Author: Ana Ferreira Ponciano

Leiria Hospital Center, Portugal.

While sporadic cerebral amyloid angiopathy (CAA) is usually age-related and a well-known cause of lobar haemorrhage in older people, several cases of CAA in younger patients have been reported recently. Interestingly, these cases share a common ground of past neurosurgery, procedures, or interventions involving cadaveric human material.1

So far, there was no clear evidence of amyloid-beta transmission and thus it has been classified as an iatrogenic form of CAA. Clinical presentation remains with intracerebral haemorrhage, but cognitive impairment and seizures may also occur. The latter remains unclear whether it is related to younger age at presentation or is due to a different mechanism. There is usually a background of exposure to amyloid-beta with latency between two to four decades until evidence of clinical hallmarks. Therefore, iatrogenic CAA is often associated with early onset, typically in the third to fifth decade, concerning for exposure during neurosurgical procedures during childhood. Most may occur during childhood an involve the use of dura mater, for example. Neuroimaging markers on brain magnetic resonance and cerebral spinal fluid are like those observed in sporadic CAA.2

Some diagnostic criteria have been proposed which include symptom onset before age of 55 years, history of exposure to cadaveric human nervous tissue or other neurosurgical procedures, neuroimaging features of CAA, evidence of amyloid-beta accumulation in the brain (by either lumbar puncture, PET scan, or biopsy), and exclusion of genetic causes.1

Further study of these cases may also contribute to understanding the pathophysiology of the disease. Findings suggest that amyloid-beta can circulate in the central nervous system before deposition, since haemorrhage usually occur in a site distant from tissue exposure.

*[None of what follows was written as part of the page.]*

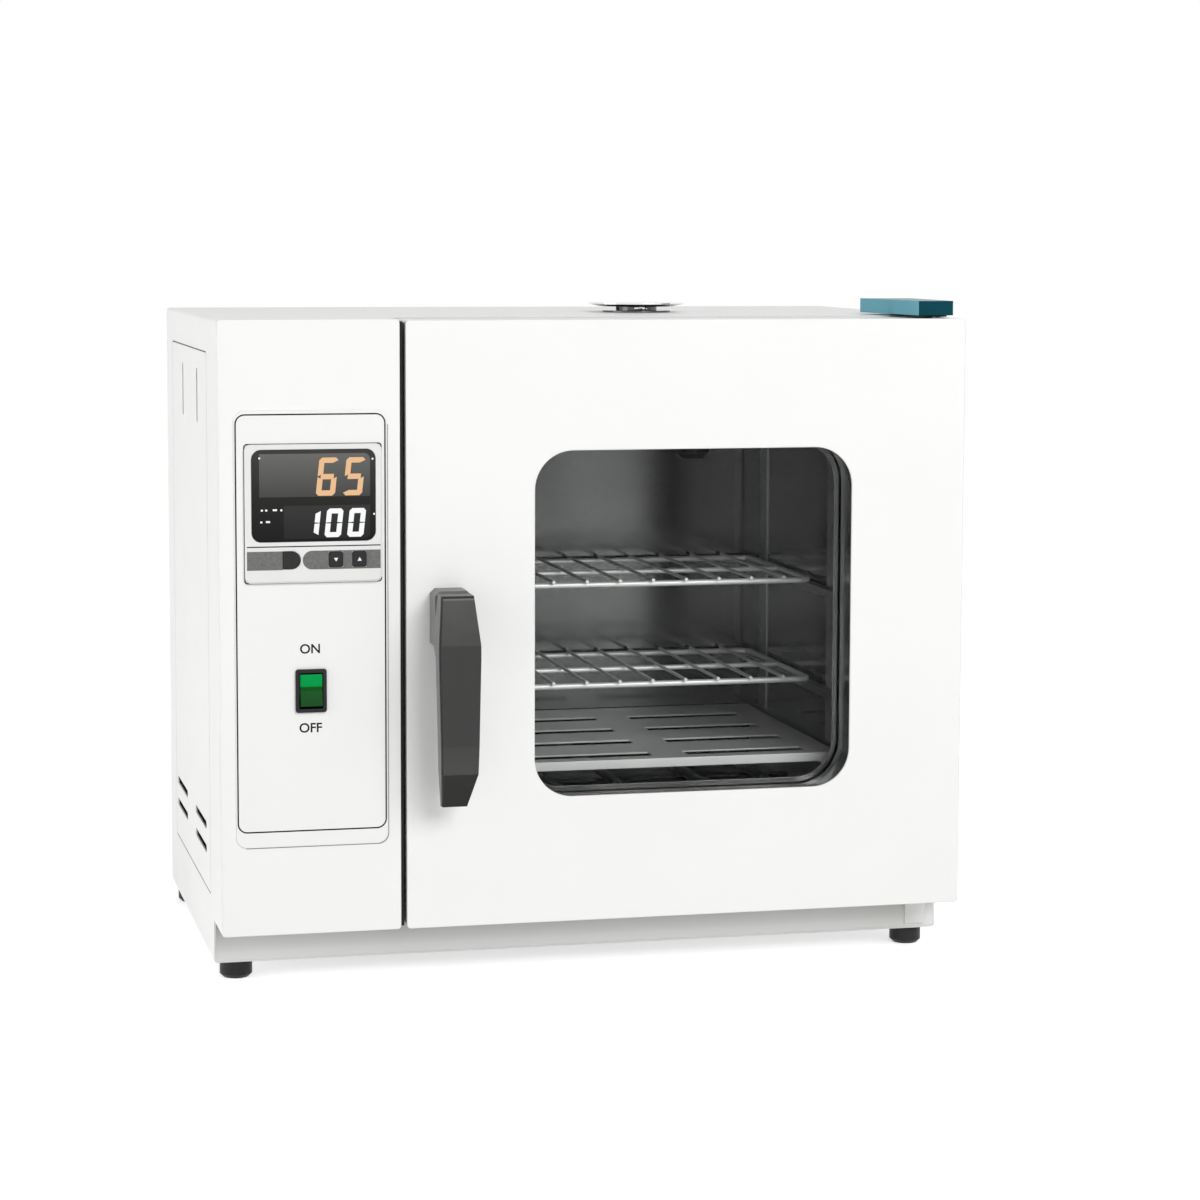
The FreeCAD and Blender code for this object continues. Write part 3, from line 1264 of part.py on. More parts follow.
def handle():
    """The turning lever: back shell, front cover, spindle and latch tongue."""
    lever = grip_part("HandleLever", lambda front, back, cover: "%s - %s" % (front, cover),
                      lambda front, back, cover: back, "0")
    cut_circle(lever, "front", LATCH_X, "latch_level", "-(handle_base_depth + handle_gap + spindle_in_grip)",
               "spindle_diameter", "spindle_in_grip")
    node(lever, "handle_lever")
    cover = grip_part("HandleCover", lambda front, back, cover: front,
                      lambda front, back, cover: "%s - %s + grip_joint" % (front, cover),
                      "2 * grip_cover_inset")
    node(cover, "handle_cover")
    start = "(-(handle_base_depth + handle_gap + spindle_in_grip))"
    tongue_front = "(%s + keeper_thickness + tongue_clearance)" % INSIDE_FRONT
    body = new_body("LatchTongue")
    pad_rectangle(body, "front", LATCH_X, "latch_level", tongue_front, "tongue_width", "tongue_length",
                  "tongue_thickness", "tongue_corner")
    shaft = new_sketch(body, "front", LATCH_X, "latch_level", start)
    draw_circle(shaft, "spindle_diameter")
    pad(body, "front", shaft, "%s - %s" % (tongue_front, start))
    node(body, "latch_spindle")


def latch_keeper():
    """The slotted plate behind the front frame that the tongue turns behind."""
    body = new_body("LatchKeeper")
    width = "(tongue_width + 2 * latch_slot_margin)"
    height = "(tongue_length + 2 * latch_slot_margin)"
    pad_rectangle(body, "front", LATCH_X, "latch_level", INSIDE_FRONT, "%s + 2 * keeper_border" % width,
                  "%s + 2 * keeper_border" % height, "keeper_thickness")
    cut_rectangle(body, "front", LATCH_X, "latch_level", INSIDE_FRONT, width, height, "keeper_thickness",
                  "latch_slot_corner")
    node(body, "latch_keeper")


# Hinges

def hinges():
    """Upper and lower hinge: an arm fixed to the cabinet and a pin that stands in the door."""
    arm_left = "%s - hinge_arm / 2" % PIVOT_X
    arm_front = "(pivot_back - hinge_arm / 2)"
    arm_length = "cap_setback + cap_length - cap_wall - hinge_arm_gap - %s" % arm_front
    plate = box(arm_left, arm_front, "cabinet_height", "hinge_arm", arm_length, "hinge_plate")
    soft = rounded(plate, "hinge_arm / 2 - 0.5", lambda edge: runs_along(edge, "z")
                   and edge.BoundBox.YMax < size(arm_front) + 0.01)
    hole = rod("z", PIVOT_X, "pivot_back", "cabinet_height - overshoot", "hinge_pin",
               "hinge_plate + 2 * overshoot")
    node(cut(soft, [hole]), "hinge_arm_upper")
    node(rod("z", PIVOT_X, "pivot_back", "%s - hinge_pin_reach" % DOOR_TOP, "hinge_pin",
             "hinge_pin_reach + door_top_gap + hinge_plate"), "hinge_pin_upper")
    base = "(front_base + hinge_arm_lift)"
    low = box(arm_left, arm_front, base, "hinge_arm", "%s - %s" % (BODY_FRONT, arm_front), "hinge_plate")
    low_soft = rounded(low, "hinge_arm / 2 - 0.5", lambda edge: runs_along(edge, "z")
                       and edge.BoundBox.YMax < size(arm_front) + 0.01)
    foot = box(arm_left, "%s - hinge_plate" % BODY_FRONT, "%s - hinge_foot" % base, "hinge_arm",
               "hinge_plate", "hinge_foot")
    low_hole = rod("z", PIVOT_X, "pivot_back", "%s - overshoot" % base, "hinge_pin",
                   "hinge_plate + 2 * overshoot")
    node(cut(fused([low_soft, foot]), [low_hole]), "hinge_arm_lower")
    node(rod("z", PIVOT_X, "pivot_back", base, "hinge_pin", "hinge_notch + lower_pin_reach"),
         "hinge_pin_lower")


def hinge_cap():
    """The coloured cap over the upper hinge: a tapered wedge in plan, hollow over the arm."""
    body = new_body("HingeCap")
    right = "(%s - cap_from_right)" % RIGHT
    sketch = new_sketch(body, "top", right, "cap_setback", "cabinet_height + cap_lift")
    draw_outline(sketch, [
        ("0", "0"), ("0", "cap_length"), ("-cap_back_width", "cap_length"), ("-cap_front_width", "0"),
    ])
    pad(body, "top", sketch, "cap_height")
    round_edges(body, "cap_corner", lambda edge: runs_along(edge, "z"))
    cut_rectangle(body, "top", PIVOT_X, "cap_setback + cap_length / 2", "cabinet_height + cap_lift",
                  "hinge_arm + 2 * cap_fit", "cap_length - 2 * cap_wall", "hinge_plate - cap_lift")
    node(body, "hinge_cap")


def feet():
    """Four rubber feet with softly rounded soles."""
    places = (
        ("foot_front_left", "%s + foot_inset" % LEFT, "%s + foot_inset" % BODY_FRONT),
        ("foot_front_right", "%s - foot_inset" % RIGHT, "%s + foot_inset" % BODY_FRONT),
        ("foot_rear_left", "%s + rear_foot_inset" % LEFT, "cabinet_depth - foot_inset"),
        ("foot_rear_right", "%s - rear_foot_inset" % RIGHT, "cabinet_depth - foot_inset"),
    )
    for label, x, y in places:
        body = new_body("Foot")
        radius = "foot_diameter / 2"
        revolve(body, [
            ("0", "0"), ("%s - foot_rounding" % radius, "0"), (radius, "foot_rounding"),
            (radius, "foot_height"), ("0", "foot_height"),
        ])
        set_at(body, x, y, "0")
        node(body, label)


# Shelves

def wire_shelf(label, level):
    """A welded wire shelf: a bent rod frame, a middle rod and the lengthwise wires."""
    radius = "shelf_rod / 2"
    left = "(%s - shelf_span / 2 + %s)" % (CHAMBER_X, radius)
    right = "(%s + shelf_span / 2 - %s)" % (CHAMBER_X, radius)
    front = "(%s + %s)" % (SHELF_FRONT, radius)
    back = "(%s + shelf_length - %s)" % (SHELF_FRONT, radius)
    points = [(CHAMBER_X, front)]
    for x, inward, y, along, turned in (
        (right, "-", front, "+", False), (right, "-", back, "-", True),
        (left, "+", back, "-", False), (left, "+", front, "+", True),
    ):
        corner = [
            ("%s %s shelf_bend" % (x, inward), y),
            ("%s %s shelf_bend * (1 - %s)" % (x, inward, SLANT),
             "%s %s shelf_bend * (1 - %s)" % (y, along, SLANT)),
            (x, "%s %s shelf_bend" % (y, along)),
        ]
        points += reversed(corner) if turned else corner
    pieces = [bent_rod("side", points, level, "shelf_rod", True)]
    pieces.append(rod("x", left, "(%s + %s) / 2" % (front, back), level, "shelf_cross_rod",
                      "%s - %s" % (right, left)))
    lift = "(shelf_rod / 2 + shelf_wire / 2 - weld_depth)"
    for number in range(WIRES):
        pieces.append(rod("y", "%s + wire_border + wire_pitch * %d" % (left, number),
                          "%s - wire_tip" % SHELF_FRONT,
                          "%s + %s" % (level, lift), "shelf_wire", "shelf_length + wire_tip"))
    node(fused(pieces), label)


cabinet_shell()
front_frame()
back_panel()
compartment_wall()
insulation()
chamber_liner()
shelf_racks()
false_floor()
heaters()
vent()
sensor()
control_panel()
control_plate()
controller()
power_switch()
divider_strip()
side_cover()
electrics()
door_shell()
door_liner()
door_window()
door_filling()
hinge_blocks()
door_seal()
handle_base()
handle()
latch_keeper()
hinges()
hinge_cap()
feet()
wire_shelf("shelf_upper", "upper_shelf_level")
wire_shelf("shelf_lower", "lower_shelf_level")
doc.recompute()

for thing in doc.Objects:
    if "Invalid" in thing.State or "Error" in thing.State:
        raise RuntimeError("%s (%s) failed: %s" % (thing.Name, thing.Label, thing.State))
for piece in nodes:
    if piece.Shape.isNull() or not piece.Shape.isValid():
        raise RuntimeError("%s has no valid shape" % piece.Label)

os.makedirs("parts", exist_ok=True)
for piece in nodes:
    piece.Shape.exportStep("parts/%s.step" % piece.Label)
print("wrote %d pieces" % len(nodes))
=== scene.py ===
import json
import math
import bmesh
import bpy
from mathutils import Matrix, Vector

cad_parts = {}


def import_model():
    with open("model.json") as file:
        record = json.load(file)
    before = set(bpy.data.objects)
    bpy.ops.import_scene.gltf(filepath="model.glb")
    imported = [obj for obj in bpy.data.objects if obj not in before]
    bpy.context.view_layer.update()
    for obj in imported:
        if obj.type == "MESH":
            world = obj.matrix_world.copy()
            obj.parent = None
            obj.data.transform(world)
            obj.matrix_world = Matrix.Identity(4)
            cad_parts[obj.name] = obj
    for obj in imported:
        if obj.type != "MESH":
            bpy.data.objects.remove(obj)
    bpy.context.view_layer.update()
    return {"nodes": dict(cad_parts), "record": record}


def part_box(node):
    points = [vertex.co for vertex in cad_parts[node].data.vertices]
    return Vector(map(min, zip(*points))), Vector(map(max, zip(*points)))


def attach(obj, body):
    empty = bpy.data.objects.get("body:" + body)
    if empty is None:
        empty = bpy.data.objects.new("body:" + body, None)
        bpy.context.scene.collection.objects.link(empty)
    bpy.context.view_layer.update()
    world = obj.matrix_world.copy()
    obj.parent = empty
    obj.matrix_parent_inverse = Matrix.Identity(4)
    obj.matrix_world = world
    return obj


# A bench laboratory oven: camera, light, materials and the fine pieces on the CAD frame.
# Lengths are metres in the frame of the CAD. X runs right, Y runs back and Z runs up.

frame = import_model()
MM = 0.001


# Places read from the frame

def front_of(name):
    """Return how far forward a CAD node reaches."""
    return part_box(name)[0][1]


PLATE_FRONT = front_of("control_plate")
BEZEL_FRONT = front_of("controller_bezel")
LENS_FRONT = front_of("display_lens")
BACK_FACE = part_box("back_panel")[1][1]
CABINET_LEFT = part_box("cabinet_shell")[0][0]
BEZEL_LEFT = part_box("controller_bezel")[0][0]
BEZEL_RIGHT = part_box("controller_bezel")[1][0]
BEZEL_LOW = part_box("controller_bezel")[0][2]
BEZEL_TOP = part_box("controller_bezel")[1][2]
FIGURE_FRONT = LENS_FRONT - 0.14 * MM
FIGURE_BACK = LENS_FRONT - 0.09 * MM
PRINT_THICKNESS = 0.06 * MM

# Stretch of a pattern that runs upright in streaks
UPRIGHT = (1.0, 1.0, 0.12)

# Numbers of the colour sockets of a mix node
MIX_FIRST = 6
MIX_SECOND = 7
MIX_RESULT = 2


# Material helpers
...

Further, there is a preference for deposition in the cerebral vessels, similar to sporadic CAA. Therefore, seed-to-bleed seems to be a mechanistic pathway to disease, reinforcing the importance of amyloid perivascular clearance and intracerebral haemorrhage.2

Despite being considered rare, the number of case reports has been increasing. Therefore, high clinical suspicion is important to find potential cases, especially in those with CAA at early age and without family history suggesting a genetic cause, although optimal management, incidence and prognosis remains uncertain.

1-Banerjee G, Collinge J, Fox NC, Lashley T, Mead S, Schott JM, Werring DJ, Ryan NS. Clinical considerations in early-onset cerebral amyloid angiopathy. Brain. 2023 Jun 6:awad193.

2-Banerjee G, Samra K, Adams ME, Jaunmuktane Z, Parry-Jones AR, Grieve J, Toma AK, Farmer SF, Sylvester R, Houlden H, Rudge P, Mead S, Brandner S, Schott JM, Collinge J, Werring DJ. Iatrogenic cerebral amyloid angiopathy: an emerging clinical phenomenon. J Neurol Neurosurg Psychiatry. 2022 May 16:jnnp-2022-328792.